### WHAT THIS TASK INVOLVES
Write out exactly the lines that run from the line containing "pieces = [makeBracket()]" through the line containing "Vector(map(max, high, point))"; both end lines belong to the answer.

### SUPPLIED INFORMATION
..........

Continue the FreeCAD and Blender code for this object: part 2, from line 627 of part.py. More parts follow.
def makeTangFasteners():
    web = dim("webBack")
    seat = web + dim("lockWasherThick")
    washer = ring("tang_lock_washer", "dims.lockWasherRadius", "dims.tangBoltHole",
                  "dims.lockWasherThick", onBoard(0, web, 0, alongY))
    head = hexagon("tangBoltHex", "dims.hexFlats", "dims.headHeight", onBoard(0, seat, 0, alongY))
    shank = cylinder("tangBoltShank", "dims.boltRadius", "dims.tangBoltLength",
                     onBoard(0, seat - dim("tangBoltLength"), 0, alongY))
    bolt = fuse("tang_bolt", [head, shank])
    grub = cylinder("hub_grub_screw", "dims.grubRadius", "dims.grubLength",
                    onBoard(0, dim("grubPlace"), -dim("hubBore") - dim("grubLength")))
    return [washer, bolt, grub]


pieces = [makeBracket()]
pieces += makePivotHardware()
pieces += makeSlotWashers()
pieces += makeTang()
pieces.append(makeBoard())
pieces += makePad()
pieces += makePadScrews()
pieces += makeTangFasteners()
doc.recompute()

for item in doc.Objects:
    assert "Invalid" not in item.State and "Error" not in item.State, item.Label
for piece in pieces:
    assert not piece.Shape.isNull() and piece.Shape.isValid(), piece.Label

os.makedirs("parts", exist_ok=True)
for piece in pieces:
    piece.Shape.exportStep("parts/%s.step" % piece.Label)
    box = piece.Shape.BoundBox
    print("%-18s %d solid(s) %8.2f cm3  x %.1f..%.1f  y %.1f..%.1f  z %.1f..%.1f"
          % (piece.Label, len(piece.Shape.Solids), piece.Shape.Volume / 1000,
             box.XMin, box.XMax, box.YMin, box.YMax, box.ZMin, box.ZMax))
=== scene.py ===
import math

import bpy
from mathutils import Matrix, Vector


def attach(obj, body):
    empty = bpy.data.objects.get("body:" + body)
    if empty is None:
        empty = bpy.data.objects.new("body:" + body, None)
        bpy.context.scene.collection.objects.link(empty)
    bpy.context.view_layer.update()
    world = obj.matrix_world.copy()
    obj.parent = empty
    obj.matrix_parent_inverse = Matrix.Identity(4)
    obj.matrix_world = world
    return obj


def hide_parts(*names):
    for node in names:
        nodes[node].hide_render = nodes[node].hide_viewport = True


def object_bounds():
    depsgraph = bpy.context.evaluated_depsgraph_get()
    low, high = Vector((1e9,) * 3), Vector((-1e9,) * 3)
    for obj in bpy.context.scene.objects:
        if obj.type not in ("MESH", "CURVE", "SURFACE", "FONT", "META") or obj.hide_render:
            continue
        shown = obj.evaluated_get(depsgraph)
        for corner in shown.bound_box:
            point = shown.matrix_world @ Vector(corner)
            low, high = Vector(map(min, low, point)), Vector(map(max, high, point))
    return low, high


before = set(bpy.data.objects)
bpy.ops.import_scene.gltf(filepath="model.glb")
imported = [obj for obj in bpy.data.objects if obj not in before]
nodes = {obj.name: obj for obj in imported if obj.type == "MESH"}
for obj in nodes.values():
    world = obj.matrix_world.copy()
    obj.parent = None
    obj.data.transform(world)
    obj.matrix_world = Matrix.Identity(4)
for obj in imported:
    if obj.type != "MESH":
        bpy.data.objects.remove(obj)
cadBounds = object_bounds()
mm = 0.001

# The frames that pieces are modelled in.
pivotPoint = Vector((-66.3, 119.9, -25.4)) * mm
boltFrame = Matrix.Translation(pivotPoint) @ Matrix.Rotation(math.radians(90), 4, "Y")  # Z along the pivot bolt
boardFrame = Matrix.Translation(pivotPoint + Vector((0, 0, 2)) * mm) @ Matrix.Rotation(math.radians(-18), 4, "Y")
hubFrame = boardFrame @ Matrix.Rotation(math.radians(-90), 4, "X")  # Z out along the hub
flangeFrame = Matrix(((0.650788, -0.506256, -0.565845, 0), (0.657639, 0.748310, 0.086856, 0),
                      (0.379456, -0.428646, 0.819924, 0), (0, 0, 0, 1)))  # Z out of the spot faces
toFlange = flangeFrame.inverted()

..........

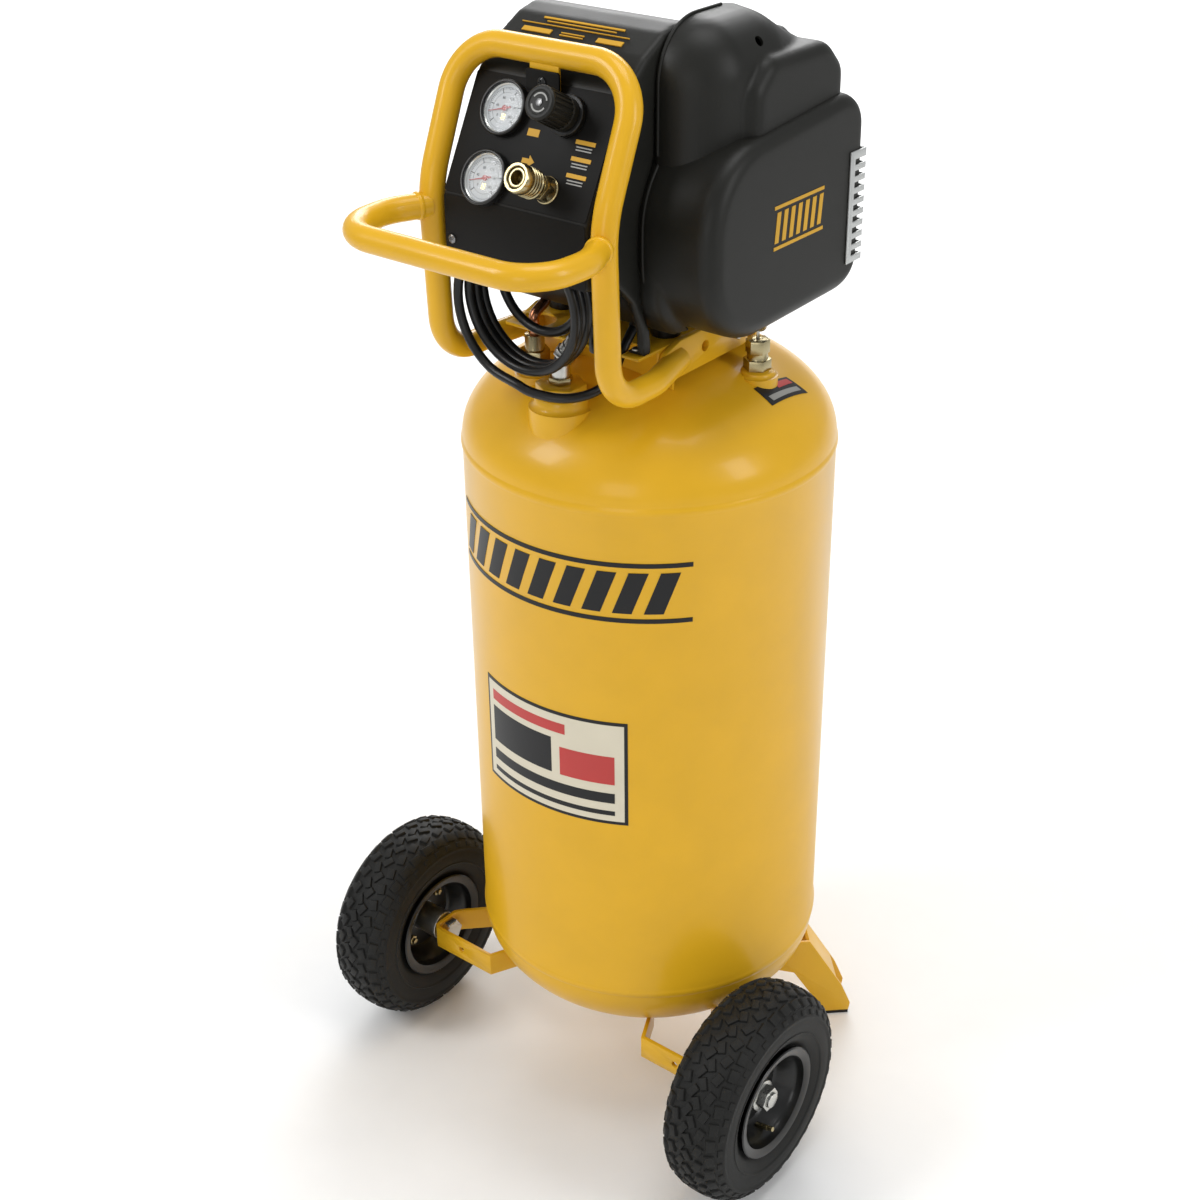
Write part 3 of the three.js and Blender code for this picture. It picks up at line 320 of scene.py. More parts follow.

..........

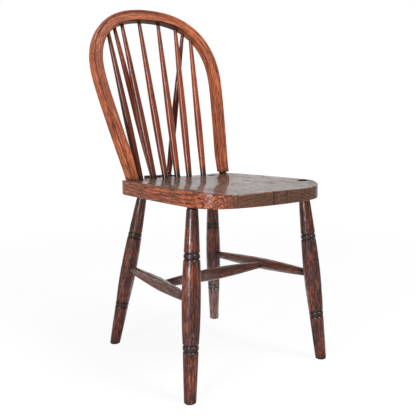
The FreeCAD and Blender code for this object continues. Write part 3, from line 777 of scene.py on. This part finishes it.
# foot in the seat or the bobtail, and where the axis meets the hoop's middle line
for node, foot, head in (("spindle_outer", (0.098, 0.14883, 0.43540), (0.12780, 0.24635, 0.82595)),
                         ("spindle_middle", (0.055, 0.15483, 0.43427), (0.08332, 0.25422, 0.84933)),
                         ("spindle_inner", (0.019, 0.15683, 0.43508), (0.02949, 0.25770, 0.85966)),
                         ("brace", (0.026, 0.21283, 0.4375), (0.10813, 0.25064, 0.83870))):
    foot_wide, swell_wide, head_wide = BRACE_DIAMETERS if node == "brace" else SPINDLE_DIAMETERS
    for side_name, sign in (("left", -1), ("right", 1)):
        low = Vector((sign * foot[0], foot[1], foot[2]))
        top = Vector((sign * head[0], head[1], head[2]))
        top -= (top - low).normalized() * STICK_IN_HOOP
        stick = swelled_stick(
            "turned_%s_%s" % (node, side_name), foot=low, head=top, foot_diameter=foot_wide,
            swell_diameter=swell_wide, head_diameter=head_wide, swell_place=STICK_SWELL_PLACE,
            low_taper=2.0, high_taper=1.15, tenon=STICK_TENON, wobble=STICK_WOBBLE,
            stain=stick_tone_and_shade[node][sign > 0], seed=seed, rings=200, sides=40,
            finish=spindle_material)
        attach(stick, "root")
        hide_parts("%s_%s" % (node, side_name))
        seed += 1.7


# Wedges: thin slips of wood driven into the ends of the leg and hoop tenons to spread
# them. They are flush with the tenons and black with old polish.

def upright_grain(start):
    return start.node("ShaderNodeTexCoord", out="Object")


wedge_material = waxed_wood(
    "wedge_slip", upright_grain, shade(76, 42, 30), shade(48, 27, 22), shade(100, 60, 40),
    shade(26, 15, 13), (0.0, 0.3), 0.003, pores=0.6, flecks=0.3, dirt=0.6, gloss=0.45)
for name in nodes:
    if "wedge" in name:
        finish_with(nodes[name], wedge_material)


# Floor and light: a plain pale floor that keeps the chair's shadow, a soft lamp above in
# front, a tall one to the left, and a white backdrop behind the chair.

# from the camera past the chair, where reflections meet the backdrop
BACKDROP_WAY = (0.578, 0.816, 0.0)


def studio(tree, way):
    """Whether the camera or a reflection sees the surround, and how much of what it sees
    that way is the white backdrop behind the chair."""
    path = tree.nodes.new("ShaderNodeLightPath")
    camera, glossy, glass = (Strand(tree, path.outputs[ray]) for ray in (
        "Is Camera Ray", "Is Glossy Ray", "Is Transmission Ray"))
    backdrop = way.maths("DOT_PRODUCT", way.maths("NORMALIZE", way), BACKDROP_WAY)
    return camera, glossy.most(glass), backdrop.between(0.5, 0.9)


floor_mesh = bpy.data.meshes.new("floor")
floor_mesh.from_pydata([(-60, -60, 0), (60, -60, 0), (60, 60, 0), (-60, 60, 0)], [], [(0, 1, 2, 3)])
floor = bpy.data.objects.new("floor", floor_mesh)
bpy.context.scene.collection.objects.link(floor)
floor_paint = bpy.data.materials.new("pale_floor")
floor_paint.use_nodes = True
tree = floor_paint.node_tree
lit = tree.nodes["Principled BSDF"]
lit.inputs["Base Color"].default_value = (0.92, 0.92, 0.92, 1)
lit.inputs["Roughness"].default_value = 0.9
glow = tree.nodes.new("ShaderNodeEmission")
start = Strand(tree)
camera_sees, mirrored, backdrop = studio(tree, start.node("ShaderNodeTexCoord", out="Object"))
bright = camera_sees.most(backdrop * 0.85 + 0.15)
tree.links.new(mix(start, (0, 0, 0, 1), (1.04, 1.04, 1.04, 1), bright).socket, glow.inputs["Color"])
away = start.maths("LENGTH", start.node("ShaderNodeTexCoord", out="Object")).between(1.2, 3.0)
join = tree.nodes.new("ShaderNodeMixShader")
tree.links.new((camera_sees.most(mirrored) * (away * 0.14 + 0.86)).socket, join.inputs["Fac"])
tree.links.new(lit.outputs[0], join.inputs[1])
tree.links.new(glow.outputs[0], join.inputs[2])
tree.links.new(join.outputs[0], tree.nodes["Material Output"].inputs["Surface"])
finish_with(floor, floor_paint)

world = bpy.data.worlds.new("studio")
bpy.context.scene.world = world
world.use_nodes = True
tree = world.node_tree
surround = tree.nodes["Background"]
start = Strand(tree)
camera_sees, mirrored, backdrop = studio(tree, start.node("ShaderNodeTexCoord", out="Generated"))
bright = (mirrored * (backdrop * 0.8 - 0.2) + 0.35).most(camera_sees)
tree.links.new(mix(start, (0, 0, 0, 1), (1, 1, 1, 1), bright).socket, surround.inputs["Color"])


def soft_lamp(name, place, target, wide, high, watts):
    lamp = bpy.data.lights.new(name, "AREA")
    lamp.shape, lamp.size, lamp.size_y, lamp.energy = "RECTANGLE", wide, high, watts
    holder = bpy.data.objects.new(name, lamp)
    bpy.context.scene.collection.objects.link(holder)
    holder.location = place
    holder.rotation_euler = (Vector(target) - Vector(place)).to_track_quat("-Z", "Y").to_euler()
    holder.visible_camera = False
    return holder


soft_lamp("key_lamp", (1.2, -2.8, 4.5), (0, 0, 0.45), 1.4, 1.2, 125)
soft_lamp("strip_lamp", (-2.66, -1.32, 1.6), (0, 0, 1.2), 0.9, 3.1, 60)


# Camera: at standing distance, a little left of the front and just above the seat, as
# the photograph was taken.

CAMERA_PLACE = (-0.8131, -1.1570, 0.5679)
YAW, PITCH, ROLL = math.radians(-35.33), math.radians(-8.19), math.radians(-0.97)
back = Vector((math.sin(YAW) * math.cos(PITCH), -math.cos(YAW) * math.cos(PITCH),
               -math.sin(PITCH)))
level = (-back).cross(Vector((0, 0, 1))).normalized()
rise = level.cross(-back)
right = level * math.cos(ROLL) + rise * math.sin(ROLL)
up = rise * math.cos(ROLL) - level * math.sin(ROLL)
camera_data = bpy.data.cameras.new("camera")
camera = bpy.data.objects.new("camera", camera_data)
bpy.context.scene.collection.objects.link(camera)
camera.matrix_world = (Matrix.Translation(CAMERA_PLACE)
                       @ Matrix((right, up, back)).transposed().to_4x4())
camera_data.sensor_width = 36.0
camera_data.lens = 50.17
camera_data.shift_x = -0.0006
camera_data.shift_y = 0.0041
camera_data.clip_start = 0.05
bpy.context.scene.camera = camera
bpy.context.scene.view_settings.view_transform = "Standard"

..........

### OUTPUT BELOW
pieces = [makeBracket()]
pieces += makePivotHardware()
pieces += makeSlotWashers()
pieces += makeTang()
pieces.append(makeBoard())
pieces += makePad()
pieces += makePadScrews()
pieces += makeTangFasteners()
doc.recompute()

for item in doc.Objects:
    assert "Invalid" not in item.State and "Error" not in item.State, item.Label
for piece in pieces:
    assert not piece.Shape.isNull() and piece.Shape.isValid(), piece.Label

os.makedirs("parts", exist_ok=True)
for piece in pieces:
    piece.Shape.exportStep("parts/%s.step" % piece.Label)
    box = piece.Shape.BoundBox
    print("%-18s %d solid(s) %8.2f cm3  x %.1f..%.1f  y %.1f..%.1f  z %.1f..%.1f"
          % (piece.Label, len(piece.Shape.Solids), piece.Shape.Volume / 1000,
             box.XMin, box.XMax, box.YMin, box.YMax, box.ZMin, box.ZMax))
=== scene.py ===
import math

import bpy
from mathutils import Matrix, Vector


def attach(obj, body):
    empty = bpy.data.objects.get("body:" + body)
    if empty is None:
        empty = bpy.data.objects.new("body:" + body, None)
        bpy.context.scene.collection.objects.link(empty)
    bpy.context.view_layer.update()
    world = obj.matrix_world.copy()
    obj.parent = empty
    obj.matrix_parent_inverse = Matrix.Identity(4)
    obj.matrix_world = world
    return obj


def hide_parts(*names):
    for node in names:
        nodes[node].hide_render = nodes[node].hide_viewport = True


def object_bounds():
    depsgraph = bpy.context.evaluated_depsgraph_get()
    low, high = Vector((1e9,) * 3), Vector((-1e9,) * 3)
    for obj in bpy.context.scene.objects:
        if obj.type not in ("MESH", "CURVE", "SURFACE", "FONT", "META") or obj.hide_render:
            continue
        shown = obj.evaluated_get(depsgraph)
        for corner in shown.bound_box:
            point = shown.matrix_world @ Vector(corner)
            low, high = Vector(map(min, low, point)), Vector(map(max, high, point))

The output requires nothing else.